What the Best Sides of For Everyman Have to Offer Is Not Hard to Hear
- The biggest, most immediate staging in the largest acoustic space
- The most Tubey Magic, without which you have almost nothing. CDs give you clean and clear. Only the best vintage vinyl pressings offer the kind of Tubey Magic that was on the tapes in 1973
- Tight, note-like, rich, full-bodied bass, with the correct amount of weight down low
- Natural tonality in the midrange — with all the instruments having the correct timbre
- Transparency and resolution, critical to hearing into the three-dimensional studio space
No doubt there’s more but we hope that should do for now. Playing the record is the only way to hear all of the qualities we discuss above, and playing the best pressings against a pile of other copies under rigorously controlled conditions is the only way to find a pressing that sounds as good as this one does.
Audiophile Sound of a Different Sort
This is no Audiophile Spectacular in any sense of that phrase. In that way it shares many qualities with its predecessor. Years ago, when doing the shootouts for that album we noted that the copies that were full and warm sounding were far and away the most enjoyable. Those qualities are just as important to this album. Here is what we wrote about JB’s debut:
Side one is rich and full and sweet as can be. Playing side two I noticed more transparency and clarity, especially in the guitars and voices. It seemed to have correct highs, highs that were a little soft on the first side.
But the more I listened, the less I liked it. It started to sound more ike a record and less like music. Going back and forth between sides one and two, it was obvious that side one had less clarity because it had a richness and a fullness that made all the musicians and their instruments sound real in a way that wasn’t happening on side two. Side two had clarity, it had transparency, but it kept reminding you that it was a recording. Side one allowed you to forget that you were playing a record.
When the music started, my attention was completely focused on the songwriting and the performing. Aspects of the recording were lost in my enjoyment of the music. I kept thinking what a great album this is, not what a great recording it is. That tells me that the engineers — recording and mastering — did their jobs right.
I think if an audiophile label had produced a version of this album that sounded like side two, most audiophiles would love it. They would hear detail that they never heard before. (As I say below, this LP is made from the real tape, so those details can be heard here and nowhere else.) But they would never know how RIGHT this record could really sound.
What We’re Listening For on For Everyman
- Energy for starters. What could be more important than the life of the music?
- Then: presence and immediacy. The vocals aren’t “back there” somewhere, lost in the mix.

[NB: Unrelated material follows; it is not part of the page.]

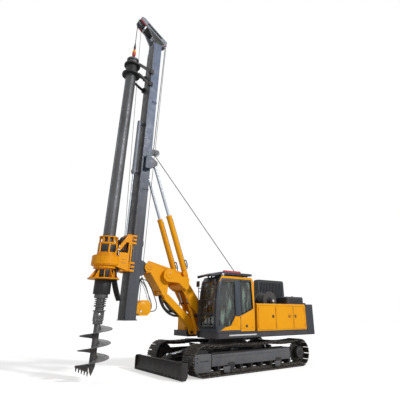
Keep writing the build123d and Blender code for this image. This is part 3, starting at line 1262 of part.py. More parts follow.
# ================================================================ every piece, by node name
def build():
    """Write every piece of the rig."""
    os.makedirs("parts", exist_ok=True)
    save("centre_frame", centre_frame())
    for name, side in (("left", 1), ("right", -1)):
        save(f"track_frame_{name}", track_frame(side))
        save(f"track_{name}", track(side))
    bottom, carriers, idlers, sprockets = rollers()
    save("track_rollers", *bottom, *carriers)
    save("end_wheels", *idlers, *sprockets)
    save("slew_ring", post(0, 0, RING_RADIUS, RING_Z))
    save("blade", blade())
    save("blade_barrel", barrel(BLADE_BASE, BLADE_EYE, BLADE_BARREL, 0, 30))
    save("blade_rod", piston_rod(BLADE_BASE, BLADE_EYE, BLADE_BARREL, 0, 220, 26, 0))
    save("main_frame", main_frame())
    save("counterweight", counterweight())
    left = [(front, rear, at_front) for name, front, rear, side, at_front in DOORS if side > 0]
    right = [(front, rear, at_front) for name, front, rear, side, at_front in DOORS if side < 0]
    save("left_housing", housing((DECK_X[0], -230.0), (LEFT_BAY_Y, DECK_HALF), left, 1))
    save("right_housing", housing((DECK_X[0], -900.0), (-DECK_HALF, RIGHT_BAY_Y), right, -1))
    for name, front, rear, side, at_front in DOORS:
        save(name, housing_door(front - DOORWAY_POST, rear + DOORWAY_POST, side, at_front))
    save("engine_block", block((-2640, -2160), (-500, 560), (DECK_Z[1], 1880)))
    save("engine_hood", engine_hood())
    save("cooler_tower", cooler_tower())
    save("tank_and_locker", tank(), toolbox())
    save("winch_frame", winch_frame())
    save("main_drum", main_drum())
    save("cab_shell", cab_shell())
    save("cab_glass", *cab_glass())
    save("cab_door", cab_door())
    save("door_glass", door_glass())
    save("guards_and_rails", cab_guard(), windscreen_bars(), handrails())
    save("operator_seat", *seat())
    save("light_bar", light_bar())
    save("work_lamps", *work_lamps())
    save("boom", boom())
    save("link", link() + link_hose_ports())
    for name, route in LINK_HOSES.items():
        save(name, hose([(x, LINK_HOSE_Y, z) for x, z in route], HOSE))
    save("triangle", triangle())
    # Each row: name, foot, head, sizes, side offset, foot pin, rod overlap, head pin, stub.
    pairs = (
        ("luff", LUFF_FOOT, LUFF_HEAD, LUFF_BARREL, LUFF_Y, PIN_RADIUS - 5, 220, 36, 4),
        ("mast", CYLINDER_FOOT, CYLINDER_HEAD, MAST_BARREL, CYLINDER_Y, PIN_RADIUS, 245, 44, 16),
    )
    for name, foot, top, sizes, y, foot_pin, inside, head_pin, stub in pairs:
        save(f"{name}_barrels", *[barrel(foot, top, sizes, side * y, foot_pin) for side in (1, -1)])
        rods = [piston_rod(foot, top, sizes, side * y, inside, head_pin, stub) for side in (1, -1)]
        save(f"{name}_rods", *rods)
    save("mast", mast() + mid_bracket())
    save("mast_head", mast_head())
    front, rear = head_sheaves()
    save("front_sheaves", sheave(front, SHEAVE_RADIUS, (-90.0, 0.0, 90.0)))
    save("rear_sheaves", sheave(rear, SHEAVE_RADIUS, (-90.0, 0.0, 90.0)))
    save("mid_sheave", sheave(MID_SHEAVE, 110, (0.0,)))
    save("aux_winch", aux_winch())
    for name, side in (("left", 1), ("right", -1)):
        y = side * (AUX_HALF - 22.5)
        save(f"winch_hose_{name}", hose([(x, y, z) for x, z in WINCH_HOSE], WINCH_HOSE_SIZE))
    save("aux_drum", aux_drum())
    save("press_barrel", press_barrel())
    save("press_rod", post(PRESS_X, 0, PRESS_ROD, (3950, PRESS_Z[0] + 100)))
    save("drive_carriage", drive_carriage())
    save("drive_gearbox", drive_gearbox())
    save("drive_motors", *drive_motors())
    save("kelly_guide", kelly_guide())
    save("kelly_bar", kelly_bar())
    save("auger", auger())


build()
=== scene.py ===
"""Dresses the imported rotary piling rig: finishes, tracks, ropes, bolts, small fittings, light and camera."""

from __future__ import annotations

import logging
import math
from dataclasses import dataclass
from enum import Enum
from functools import cache
from typing import Iterable, Sequence

import bmesh
import bpy
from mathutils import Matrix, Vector

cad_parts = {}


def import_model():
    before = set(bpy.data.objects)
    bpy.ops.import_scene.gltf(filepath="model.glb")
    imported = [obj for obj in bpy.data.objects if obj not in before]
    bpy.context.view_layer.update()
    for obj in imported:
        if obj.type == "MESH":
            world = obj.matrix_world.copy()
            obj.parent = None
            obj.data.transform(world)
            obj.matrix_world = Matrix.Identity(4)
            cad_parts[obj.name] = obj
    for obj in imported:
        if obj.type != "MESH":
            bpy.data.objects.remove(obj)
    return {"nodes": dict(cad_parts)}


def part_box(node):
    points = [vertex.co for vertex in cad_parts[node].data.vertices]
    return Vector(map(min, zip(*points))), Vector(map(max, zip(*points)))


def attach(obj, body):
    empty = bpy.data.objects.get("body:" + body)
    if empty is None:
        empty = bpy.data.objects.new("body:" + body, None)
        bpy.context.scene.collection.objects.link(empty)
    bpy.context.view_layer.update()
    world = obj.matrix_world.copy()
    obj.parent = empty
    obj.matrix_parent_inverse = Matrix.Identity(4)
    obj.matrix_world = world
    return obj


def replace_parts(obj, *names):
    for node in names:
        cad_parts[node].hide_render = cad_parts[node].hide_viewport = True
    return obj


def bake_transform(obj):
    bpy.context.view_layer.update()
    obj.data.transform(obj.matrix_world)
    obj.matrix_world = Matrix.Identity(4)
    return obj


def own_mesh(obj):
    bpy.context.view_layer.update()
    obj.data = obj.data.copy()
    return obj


LOG = logging.getLogger("piling_rig")

Pair = tuple[float, float]
Point = Sequence[float]
Triple = tuple[float, float, float]
Item = bpy.types.Object
Socket = bpy.types.NodeSocket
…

They’re front and center where any recording engineer worth his salt would put them.
- The Big Sound comes next — wall to wall, lots of depth, huge space, three-dimensionality, all that sort of thing.
- Then transient information — fast, clear, sharp attacks, not the smear and thickness so common to these LPs.
- Tight punchy bass — which ties in with good transient information, also the issue of frequency extension further down.
- Next: transparency — the quality that allows you to hear deep into the soundfield, showing you the space and air around all the instruments.
- Extend the top and bottom and voila, you have The Real Thing — an honest to goodness Hot Stamper.
Take It Easy
Our Lady of the Well
Colors of the Sun
I Thought I Was a Child
The Times You’ve Come
Ready or Not
Sing My Songs to Me
Having cherry-picked years of songwriting the first time around, he turned to some of his secondary older material, which was still better than most people’s best and, ironically, more accessible — notably such songs as “These Days,” which had been covered six times already, dating back to Nico’s Chelsea Girl album in 1967, and “Take It Easy,” a co-composition with the Eagles’ Glenn Frey that had been a Top 40 hit for the group in 1972…
Browne’s songwriting ability remained impressive.
Rolling Stone Review
Janet Maslin wrote “[F]or inwardly panoramic songwriting of an apocalyptic bent, Jackson Browne’s second album is rivaled only by his first (the second one wins), and Jackson himself is rivaled by nobody,” adding that “his work is a unique fusion of West Coast casualness and East Coast paranoia, easygoing slang and painstaking precision, child’s-eye romanticizing and adult’s-eye acceptance.
Mostly complimentary throughout, she noted that his singing had improved since the first album, and consciously reviews the album by placing it squarely within the context of the times: “Jackson’s concerns, even more than his genius for rendering them simultaneously intimate and universal, are the basis for the album’s unique strengths. He stands alone as a composite of ambivalence about maturity, weariness of the race, fear that love may not be enough … confusion over whether or not a lasting home can be found in a progressively nightmarish world. He also stands alone as someone who, resigned to all that, is still willing to seek out some quiet way of weathering his time’s new trials.
Brilliantly conceived, incomparably immediate, For Everyman truly earns its title.